■ **Set exercise**: Every line in the data below from the one containing "The FreeCAD and" down to the one containing "return (RIB_WIRE + HOOP_WIRE) / 2 + TOUCH", both included, must be retyped exactly; no other line is to appear.

--- Start of Provided records ---

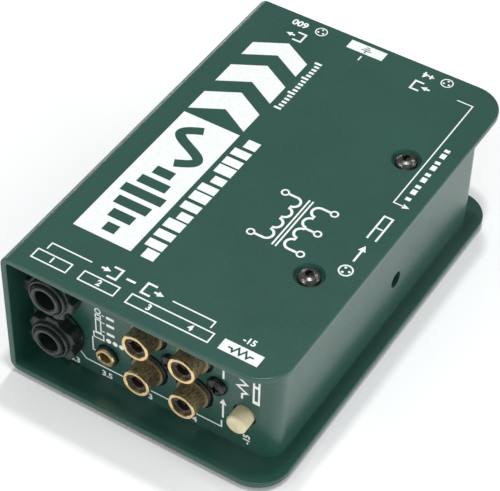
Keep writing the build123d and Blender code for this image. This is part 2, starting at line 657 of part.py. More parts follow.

--- End of Provided records ---
--- Start of Provided records ---

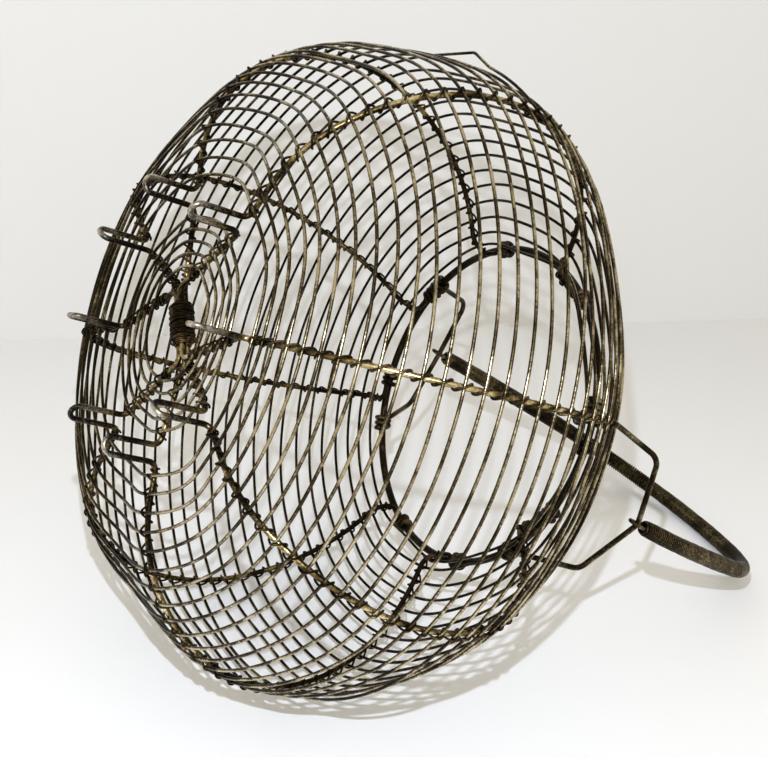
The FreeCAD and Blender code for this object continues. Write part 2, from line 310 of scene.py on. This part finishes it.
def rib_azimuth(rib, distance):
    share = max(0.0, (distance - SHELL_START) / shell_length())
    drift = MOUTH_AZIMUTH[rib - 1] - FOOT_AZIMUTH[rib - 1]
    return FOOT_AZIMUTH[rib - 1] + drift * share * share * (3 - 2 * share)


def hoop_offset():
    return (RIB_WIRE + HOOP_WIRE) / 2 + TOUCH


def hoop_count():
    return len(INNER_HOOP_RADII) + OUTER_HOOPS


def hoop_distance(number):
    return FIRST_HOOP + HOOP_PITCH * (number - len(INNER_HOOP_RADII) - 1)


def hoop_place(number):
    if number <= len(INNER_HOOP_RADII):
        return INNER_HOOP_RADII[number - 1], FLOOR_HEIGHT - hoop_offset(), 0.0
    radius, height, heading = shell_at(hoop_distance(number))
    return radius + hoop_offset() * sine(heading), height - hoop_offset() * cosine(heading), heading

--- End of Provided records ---

■ **Written reply**:
The FreeCAD and Blender code for this object continues. Write part 2, from line 310 of scene.py on. This part finishes it.
def rib_azimuth(rib, distance):
    share = max(0.0, (distance - SHELL_START) / shell_length())
    drift = MOUTH_AZIMUTH[rib - 1] - FOOT_AZIMUTH[rib - 1]
    return FOOT_AZIMUTH[rib - 1] + drift * share * share * (3 - 2 * share)


def hoop_offset():
    return (RIB_WIRE + HOOP_WIRE) / 2 + TOUCH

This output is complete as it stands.